[Object modeling scripts]
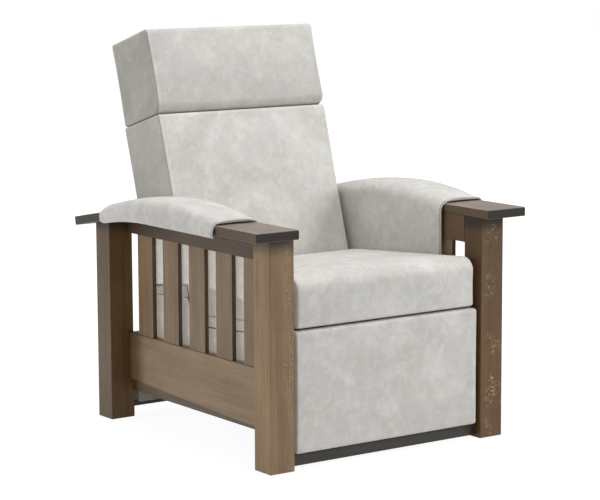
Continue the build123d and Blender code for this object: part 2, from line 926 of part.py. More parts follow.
rear_swing = make_link(layer(1), [(rear_foot, bore), (rear_head, bore)])
with BuildPart() as rear_links:
    add(rear_swing.part)
    mirror(about=Plane.YZ)
write(rear_links, "rear_links")

with BuildPart() as rear_cross_tube:
    with BuildSketch(Plane.YZ):
        with Locations(cross_tube_place):
            Circle(cross_tube_radius)
            Circle(cross_tube_radius - steel / 2, mode=Mode.SUBTRACT)
    extrude(amount=layer(1), both=True)
write(rear_cross_tube, "rear_cross_tube")

# Side plates of the seat with their studs
inner_stud_places = (shoulder, front_shoulder)
swing_stud_places = (rear_head, front_head)

with BuildPart() as side_plates:
    with BuildSketch(Plane.YZ.offset(plate_inner)):
        for place in (*inner_stud_places, *swing_stud_places, back_hinge):
            with Locations(place):
                Circle(plate_corner)
        make_hull()
        for place in (*inner_stud_places, *swing_stud_places, back_hinge):
            with Locations(place):
                Circle(pivot_radius, mode=Mode.SUBTRACT)
        for place in plate_bolt_places:
            with Locations(place):
                Circle(screw_radius, mode=Mode.SUBTRACT)
    extrude(amount=steel)
    mirror(about=Plane.YZ)
write(side_plates, "side_plates")

with BuildPart() as plate_studs:
    for place in swing_stud_places:
        stud(place, mech_outer, layer(1) - head_gap)
    for place in inner_stud_places:
        stud(place, mech_outer, layer(3) - head_gap)
        rod(Plane.YZ, place, plate_inner, layer(3) + steel + collar_gap, collar_radius)
    stud(back_hinge, plate_inner, bracket_outer + head_gap)
    mirror(about=Plane.YZ)
write(plate_studs, "plate_studs")

with BuildPart() as plate_bolts:
    for place in plate_bolt_places:
        rod(Plane.YZ, place, plate_inner, seat_rail_outer, screw_radius)
        rod(Plane.YZ, place, plate_inner - screw_head_height, plate_inner, screw_head_radius)
    mirror(about=Plane.YZ)
write(plate_bolts, "plate_bolts")

# Brackets of the back with the pin that the back link holds
with BuildPart() as back_brackets:
    with BuildSketch(Plane.YZ.offset(bracket_inner)):
        for place in (back_hinge, back_lever):
            with Locations(place):
                Circle(link_half_width + back_bracket_margin)
        neck = [
            back_section.from_local_coords((stile_foot - rise, depth))
            for rise in (back_bracket_margin, back_bracket_neck)
            for depth in (frame_front - back_bracket_margin, frame_rear + back_bracket_margin)
        ]
        with BuildLine():
            Polyline(*[(neck[i].Y, neck[i].Z) for i in (0, 1, 3, 2)], close=True)
        make_hull()
        with Locations(back_hinge):
            Circle(bore, mode=Mode.SUBTRACT)
    extrude(amount=steel)
    strip_low = stile_foot - back_bracket_neck
    with BuildSketch(back_section.offset(bracket_inner)):
        with Locations((strip_low + back_bracket_height / 2, stile_middle)):
            Rectangle(back_bracket_height, stile_depth - 2 * back_bracket_margin)
        with Locations(*back_bolt_places):
            Circle(back_bolt_radius, mode=Mode.SUBTRACT)
    extrude(amount=steel)
    rod(Plane.YZ, back_lever, bracket_outer, back_link_low - collar_gap, collar_radius)
    stud(back_lever, bracket_inner, back_link_low + steel + head_gap)
    mirror(about=Plane.YZ)
write(back_brackets, "back_brackets")

open_bore = pivot_radius + back_link_play
back_strut = make_link(back_link_low, [(back_link_foot, bore), (back_lever, open_bore)])
with BuildPart() as back_links:
    add(back_strut.part)
    mirror(about=Plane.YZ)
write(back_links, "back_links")

# Footrest linkage
pair_bore = pivot_radius + open_fit
rear_arm = make_link(
    layer(3), [(shoulder, bore), (knee, pivot_radius), (upper_knee, pivot_radius)]
)
with BuildPart() as rear_swing_arms:
    add(rear_arm.part)
    for place in (knee, upper_knee):
        stud(place, layer(3) + steel, layer(4) - head_gap)
    mirror(about=Plane.YZ)
write(rear_swing_arms, "rear_swing_arms")

with BuildPart() as torque_tube:
    with BuildSketch(Plane.YZ):
        with Locations(shoulder):
            Circle(torque_tube_radius)
            Circle(torque_tube_bore, mode=Mode.SUBTRACT)
    extrude(amount=layer(3), both=True)
write(torque_tube, "torque_tube")

front_arm = make_link(layer(3), [(front_shoulder, bore), (front_knee, pivot_radius)])
with BuildPart() as front_swing_arms:
    add(front_arm.part)
    stud(front_knee, layer(3) + steel, layer(4) - head_gap)
    mirror(about=Plane.YZ)
write(front_swing_arms, "front_swing_arms")

long_arm = make_link(
    layer(4), [(knee, bore), (front_knee, pair_bore), (tilt_pivot, pivot_radius)]
)
with BuildPart() as reach_arms:
    add(long_arm.part)
    stud(tilt_pivot, layer(4) + steel, layer(5) - head_gap)
    mirror(about=Plane.YZ)
write(reach_arms, "reach_arms")

upper_arm = make_link(layer(4), [(upper_knee, bore), (upper_tilt_pivot, pivot_radius)])
with BuildPart() as upper_reach_arms:
    add(upper_arm.part)
    stud(upper_tilt_pivot, layer(4) + steel, layer(5) - head_gap)
    mirror(about=Plane.YZ)
write(upper_reach_arms, "upper_reach_arms")

# Footrest: a board in a crowned pad, on brackets with a screwed flange
footrest_front = run(footrest_setback)
footrest_rear = footrest_front + footrest_thickness
footrest_middle = (footrest_low + footrest_high) / 2
bracket_middle = (tilt_pivot[1] + upper_tilt_pivot[1]) / 2
bracket_low = bracket_middle - bracket_plate_high / 2
bracket_high = bracket_middle + bracket_plate_high / 2
bracket_screw_x = layer(5) - bracket_flange / 2
bracket_screw_places = [
    (bracket_screw_x, bracket_middle + side * bracket_plate_high / 4) for side in (-1, 1)
]


def across(x, z, start, end, radius, mode=Mode.ADD):
    with Locations(Location((x, (start + end) / 2, z), (90, 0, 0))):
        Cylinder(radius, end - start, mode=mode)


with BuildPart() as footrest_brackets:
    with BuildSketch(Plane.YZ.offset(layer(5))):
        for place in (tilt_pivot, upper_tilt_pivot):
            with Locations(place):
                Circle(link_half_width)
        with BuildLine():
            Polyline(
                (footrest_rear, bracket_low),
                (footrest_rear + steel, bracket_low),
                (footrest_rear + steel, bracket_high),
                (footrest_rear, bracket_high),
                close=True,
            )
        make_hull()
        with Locations(tilt_pivot):
            Circle(bore, mode=Mode.SUBTRACT)
        with Locations(upper_tilt_pivot):
            Circle(pair_bore, mode=Mode.SUBTRACT)
    extrude(amount=steel)
    flange_across = (layer(5) - bracket_flange + steel, layer(5) + steel)
    flange_run = (footrest_rear, footrest_rear + steel)
    box_between(flange_across, flange_run, (bracket_low, bracket_high))
    for x, z in bracket_screw_places:
        across(x, z, footrest_rear, footrest_rear + steel, screw_radius, Mode.SUBTRACT)
    mirror(about=Plane.YZ)
write(footrest_brackets, "footrest_brackets")

board_half = footrest_half_width - footrest_edge_cover
board_run = (footrest_rear - footrest_board, footrest_rear)
board_high = (footrest_low + footrest_edge_cover, footrest_high - footrest_edge_cover)

with BuildPart() as footrest_panel_board:
    box_between((-board_half, board_half), board_run, board_high)
    for x, z in bracket_screw_places:
        for side in (x, -x):
            across(side, z, board_run[0], board_run[1], screw_radius, Mode.SUBTRACT)
write(footrest_panel_board, "footrest_board")

with BuildPart() as bracket_screws:
    for x, z in bracket_screw_places:
        across(x, z, board_run[0], footrest_rear + steel, screw_radius)
        head_face = footrest_rear + steel
        across(x, z, head_face, head_face + screw_head_height / 2, screw_head_radius)
    mirror(about=Plane.YZ)
write(bracket_screws, "bracket_screws")

with BuildPart() as footrest_pad:
    with BuildSketch(Plane.YZ):
        with BuildLine():
            front_low = (footrest_front, footrest_low)
            front_high = (footrest_front, footrest_high)
            front_crown = (footrest_front - footrest_crown, footrest_middle)
            ThreePointArc(front_low, front_crown, front_high)
            Polyline(
                front_high, (footrest_rear, footrest_high), (footrest_rear, footrest_low), front_low
            )
        make_face()
    extrude(amount=footrest_half_width, both=True)
    pad_face = footrest_pad.faces().sort_by(Axis.Y)[0]
    fillet(pad_face.edges(), radius=footrest_round)
    tray = (-board_half - soft_gap, board_half + soft_gap)
    tray_run = (board_run[0] - soft_gap, footrest_rear)
    tray_high = (board_high[0] - soft_gap, board_high[1] + soft_gap)
    box_between(tray, tray_run, tray_high, Mode.SUBTRACT)
write(footrest_pad, "footrest_pad")
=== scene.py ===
import json
import math

import bmesh
import bpy
from mathutils import Matrix, Vector, noise


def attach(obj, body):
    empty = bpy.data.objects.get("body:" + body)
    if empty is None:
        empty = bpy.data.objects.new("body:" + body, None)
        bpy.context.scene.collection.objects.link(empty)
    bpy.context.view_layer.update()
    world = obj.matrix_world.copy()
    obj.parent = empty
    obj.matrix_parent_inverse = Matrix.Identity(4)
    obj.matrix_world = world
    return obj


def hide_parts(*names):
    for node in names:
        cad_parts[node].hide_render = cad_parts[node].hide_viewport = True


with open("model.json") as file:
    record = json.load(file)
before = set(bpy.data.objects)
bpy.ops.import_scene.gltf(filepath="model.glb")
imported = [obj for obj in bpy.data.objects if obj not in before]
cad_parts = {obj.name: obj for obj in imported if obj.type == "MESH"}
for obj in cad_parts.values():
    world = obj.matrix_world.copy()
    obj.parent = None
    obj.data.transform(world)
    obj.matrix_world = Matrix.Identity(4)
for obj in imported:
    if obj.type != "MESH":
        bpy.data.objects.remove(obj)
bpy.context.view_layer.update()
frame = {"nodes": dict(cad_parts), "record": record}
print("chair frame loaded")

# Colours are linear, lengths are metres, angles are degrees.


# Node helpers shared by every finish. Inputs are given by name or number, as a value or as another
# node's socket.
def fillInputs(tree, node, inputs):
    for name, value in inputs.items():
        if isinstance(value, bpy.types.NodeSocket):
            tree.links.new(value, node.inputs[name])
        else:
            node.inputs[name].default_value = value


def addNode(tree, kind, inputs, **settings):
    node = tree.nodes.new("ShaderNode" + kind)
    for name, value in settings.items():
        setattr(node, name, value)
    fillInputs(tree, node, inputs)
    return node


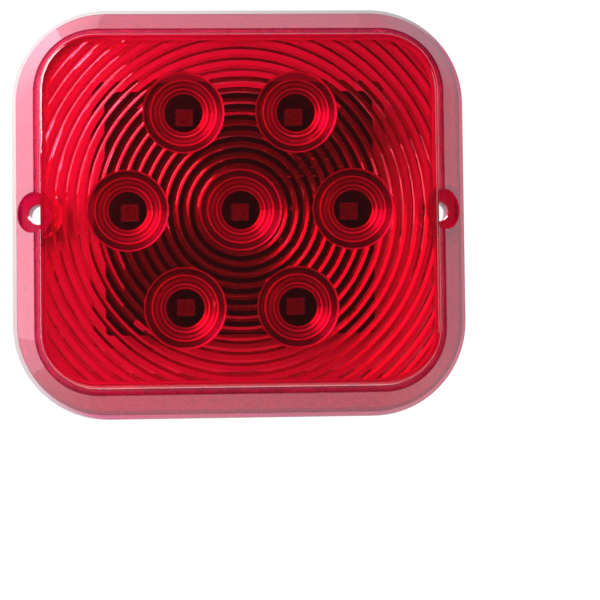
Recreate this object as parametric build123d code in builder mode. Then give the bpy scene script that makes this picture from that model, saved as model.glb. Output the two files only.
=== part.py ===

[Work instructions] In the listing above, find the line containing "obj.matrix_world = world" and the line containing "obj.data.transform(world)", then repeat those two lines and everything between them exactly.

[Response to this exercise]
    obj.matrix_world = world
    return obj


def hide_parts(*names):
    for node in names:
        cad_parts[node].hide_render = cad_parts[node].hide_viewport = True


with open("model.json") as file:
    record = json.load(file)
before = set(bpy.data.objects)
bpy.ops.import_scene.gltf(filepath="model.glb")
imported = [obj for obj in bpy.data.objects if obj not in before]
cad_parts = {obj.name: obj for obj in imported if obj.type == "MESH"}
for obj in cad_parts.values():
    world = obj.matrix_world.copy()
    obj.parent = None
    obj.data.transform(world)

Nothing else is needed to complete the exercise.